Eventually, I left it behind. I didn’t forget about it, not really, but it became a story I told myself I would one day tell, if only I figured out how. And so it languished in the notebooks of my youth, patiently slumbering.

When Michael Kelly approached me about the return of SHADOWS & TALL TREES, and invited me to send him a story, I knew I needed something different from the cosmic weird fiction I’d written for my previous collection. Michael and S&TT needed something stranger and more fantastic than that, and it didn’t take me long to remember I had a story already partially written, one that had all the elements I knew he would like. All I needed to do, I was confident, was brush it up, add an ending, and it would be ready to go.
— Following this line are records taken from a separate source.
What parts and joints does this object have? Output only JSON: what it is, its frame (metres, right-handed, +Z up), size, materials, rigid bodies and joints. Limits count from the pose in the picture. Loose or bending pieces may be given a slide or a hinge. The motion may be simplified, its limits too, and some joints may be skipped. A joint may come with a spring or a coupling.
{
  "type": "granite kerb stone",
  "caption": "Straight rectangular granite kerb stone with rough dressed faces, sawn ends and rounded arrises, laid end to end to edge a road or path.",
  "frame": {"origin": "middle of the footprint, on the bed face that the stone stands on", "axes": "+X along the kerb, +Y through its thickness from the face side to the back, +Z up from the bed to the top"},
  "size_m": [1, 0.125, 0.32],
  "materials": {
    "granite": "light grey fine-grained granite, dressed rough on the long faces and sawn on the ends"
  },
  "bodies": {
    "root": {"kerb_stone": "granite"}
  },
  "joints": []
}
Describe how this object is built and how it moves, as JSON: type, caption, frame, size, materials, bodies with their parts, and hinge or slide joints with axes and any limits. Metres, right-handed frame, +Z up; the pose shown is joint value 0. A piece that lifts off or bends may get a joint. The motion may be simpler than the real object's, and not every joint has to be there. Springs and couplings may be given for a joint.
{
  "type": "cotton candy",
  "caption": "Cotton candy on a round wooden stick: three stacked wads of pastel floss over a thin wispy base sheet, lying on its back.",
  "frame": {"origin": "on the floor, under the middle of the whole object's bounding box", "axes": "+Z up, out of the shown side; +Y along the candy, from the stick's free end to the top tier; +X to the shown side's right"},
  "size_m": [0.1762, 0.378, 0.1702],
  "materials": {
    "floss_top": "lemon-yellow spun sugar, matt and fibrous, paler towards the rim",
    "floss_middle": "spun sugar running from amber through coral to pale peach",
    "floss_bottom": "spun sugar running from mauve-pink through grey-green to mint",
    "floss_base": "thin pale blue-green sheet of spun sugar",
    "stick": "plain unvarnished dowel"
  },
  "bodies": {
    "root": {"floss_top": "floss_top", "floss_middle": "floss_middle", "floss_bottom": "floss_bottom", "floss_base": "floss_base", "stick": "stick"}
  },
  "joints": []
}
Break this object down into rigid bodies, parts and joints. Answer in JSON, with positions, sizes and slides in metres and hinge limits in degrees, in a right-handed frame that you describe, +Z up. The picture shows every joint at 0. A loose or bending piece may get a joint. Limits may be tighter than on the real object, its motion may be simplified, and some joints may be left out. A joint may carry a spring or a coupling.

As is often the case with such plans, they went horribly wrong very quickly, starting from the beginning when I re-read what I’d written so many years previous and discovered how little of it was useable. In fact, now that the story has been told, I see I saved only a few lines from that original text. Around it, the story grew and branched in ways I didn’t expect, much like the boy at the centre of the tale. I also managed to fit in a scientific explanation for his state, something I’d stumbled across a few years ago and knew instantly what to do with.
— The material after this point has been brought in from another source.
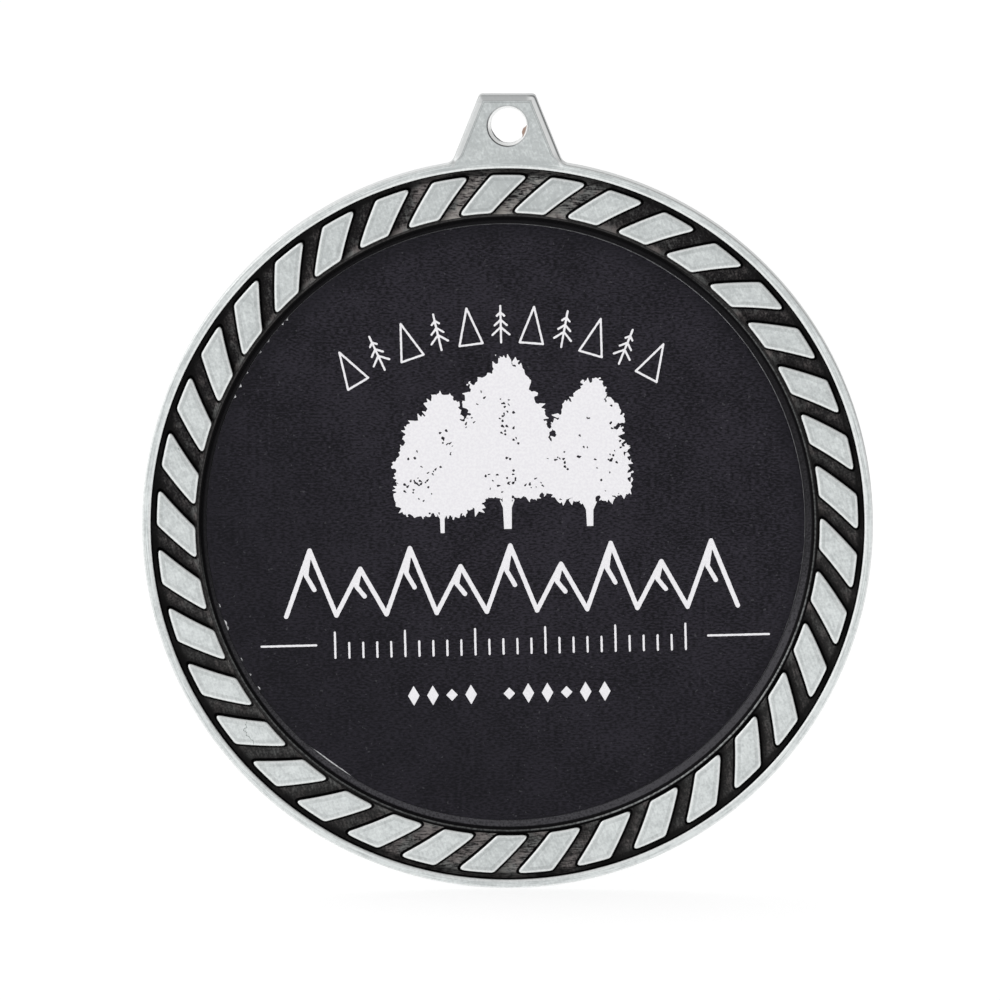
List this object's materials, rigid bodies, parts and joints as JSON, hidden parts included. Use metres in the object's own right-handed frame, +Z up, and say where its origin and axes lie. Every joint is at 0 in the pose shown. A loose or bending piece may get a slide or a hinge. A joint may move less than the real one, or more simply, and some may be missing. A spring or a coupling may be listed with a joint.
{
  "type": "sports finisher medal",
  "caption": "Round cast medal with a slanted rope border, a recessed printed centre and a hanger tab with a ribbon hole.",
  "frame": {"origin": "middle of the ribbon hole, half way through the tab", "axes": "+Z up from the disc towards the top of the tab, -Y out of the face, +X to the right as the face is seen"},
  "size_m": [0.06, 0.003, 0.0654],
  "materials": {
    "antique_silver": "satin silver plate over zinc, brushed, with black left in the low places",
    "black_enamel": "black antiquing enamel, rubbed thin in places",
    "adhesive": "double-sided adhesive",
    "white_stock": "white label stock, bare at its cut edge",
    "black_print": "near-black print with a fine embossed grain",
    "white_ink": "matt white print"
  },
  "bodies": {
    "root": {"cast_body": "antique_silver", "border_enamel": "black_enamel", "cove_enamel": "black_enamel", "centre_adhesive": "adhesive", "centre_disc": "white_stock", "black_print": "black_print", "print_arch": "white_ink", "print_trees": "white_ink", "print_hills": "white_ink", "print_rules": "white_ink", "print_scale": "white_ink", "print_dots": "white_ink"}
  },
  "joints": []
}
“In the Tall Grass”, like many of my stories, is a story of loss. But I also think it’s a story of hope, and overcoming. And of coming to understand one’s place in the world. I’m proud it found a home in SHADOWS & TALL TREES, and I hope you buy a copy of the journal so you might read it, and read all the other wonderful work between its covers.

 

 

“The Fifth Stone” in NIGHTMARE’S REALM

 

nrWhen S. T. Joshi invited me to write a story for an anthology of dream-based weird fiction, I jumped at the chance. Not only because it was nice to break away from the Lovecraftian weird that was already past its due date in terms of freshness, but because writing fiction about dreams seemed right up my alley.

So, I wrote “The Fifth Stone” for NIGHTMARE’S REALM (Dark Regions, 2017) and sent it over to a great response.
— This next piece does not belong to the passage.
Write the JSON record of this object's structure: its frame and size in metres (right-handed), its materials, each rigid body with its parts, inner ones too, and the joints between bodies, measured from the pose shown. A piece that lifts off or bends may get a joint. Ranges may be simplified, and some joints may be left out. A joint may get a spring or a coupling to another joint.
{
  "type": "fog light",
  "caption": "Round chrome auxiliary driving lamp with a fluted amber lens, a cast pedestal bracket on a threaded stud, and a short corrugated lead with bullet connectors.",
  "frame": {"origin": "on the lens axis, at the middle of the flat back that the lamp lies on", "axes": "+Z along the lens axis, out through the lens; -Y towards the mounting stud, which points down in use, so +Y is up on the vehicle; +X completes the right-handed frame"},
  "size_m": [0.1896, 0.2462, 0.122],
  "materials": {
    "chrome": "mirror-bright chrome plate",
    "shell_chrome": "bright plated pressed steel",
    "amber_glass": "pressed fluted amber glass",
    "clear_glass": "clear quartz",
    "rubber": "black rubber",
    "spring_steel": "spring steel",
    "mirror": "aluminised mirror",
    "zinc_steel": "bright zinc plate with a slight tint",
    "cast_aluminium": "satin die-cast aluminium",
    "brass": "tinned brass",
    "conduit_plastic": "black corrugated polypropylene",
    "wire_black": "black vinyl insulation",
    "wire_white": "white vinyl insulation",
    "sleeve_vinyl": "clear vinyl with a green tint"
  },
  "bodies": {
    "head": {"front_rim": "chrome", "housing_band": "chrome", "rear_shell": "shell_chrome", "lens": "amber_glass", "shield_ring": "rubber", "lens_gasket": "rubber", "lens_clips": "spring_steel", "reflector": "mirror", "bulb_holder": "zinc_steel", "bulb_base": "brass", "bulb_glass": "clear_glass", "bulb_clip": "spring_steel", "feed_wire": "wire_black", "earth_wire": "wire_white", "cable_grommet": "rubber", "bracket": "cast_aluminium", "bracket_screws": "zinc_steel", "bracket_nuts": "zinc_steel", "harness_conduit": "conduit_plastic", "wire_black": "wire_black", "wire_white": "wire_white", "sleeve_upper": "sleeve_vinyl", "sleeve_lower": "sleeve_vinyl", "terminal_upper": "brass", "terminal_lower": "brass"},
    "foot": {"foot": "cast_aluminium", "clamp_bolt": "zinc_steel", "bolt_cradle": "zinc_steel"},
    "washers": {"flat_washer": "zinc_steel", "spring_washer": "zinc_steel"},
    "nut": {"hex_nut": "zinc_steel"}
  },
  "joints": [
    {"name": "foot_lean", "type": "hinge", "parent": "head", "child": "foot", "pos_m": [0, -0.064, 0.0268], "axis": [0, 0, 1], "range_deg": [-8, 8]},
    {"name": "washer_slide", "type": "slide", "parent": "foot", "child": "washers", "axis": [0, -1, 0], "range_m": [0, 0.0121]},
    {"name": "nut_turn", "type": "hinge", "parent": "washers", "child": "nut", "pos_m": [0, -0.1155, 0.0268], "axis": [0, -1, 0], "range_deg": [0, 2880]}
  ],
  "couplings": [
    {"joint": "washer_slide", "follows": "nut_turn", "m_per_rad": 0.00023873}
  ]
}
Theme anthologies are funny things: the editor wants stories that fit in a specific box, but what readers respond to most are stories that surprise them. How can a reader be surprised about a vampire in a story published in a vampire anthology? Similarly, in writing a story about dreams, one can’t make the story turn on the presence of said dream. It needs to be approached in a different way. In “The Fifth Stone”, I chose to approach dream not from the typical angle of slumber, but instead through epileptic seizure. I think (and hope) this presents something different from what the reader expects.

I’d also wanted to tell a story with scope. Most of my stories take place over the course of a few hours or days, but I’ve always been enamoured by those that extend over a lifetime, and wanted to take a stab at it myself. And, as the starting point, I used the text of a short exercise I’d written once that I loved but was languishing in a folder of other ideas. It’s one of the reasons I continue to noodle around with experiments and exercises—because one never knows how useful they might be later.

Finally, the title is inspired by what may be my favourite short story title of all time: L. P. Hartley’s “The Third Grave”. Even now, typing it, it evokes so many story ideas in me. One day, I may even write one of them down.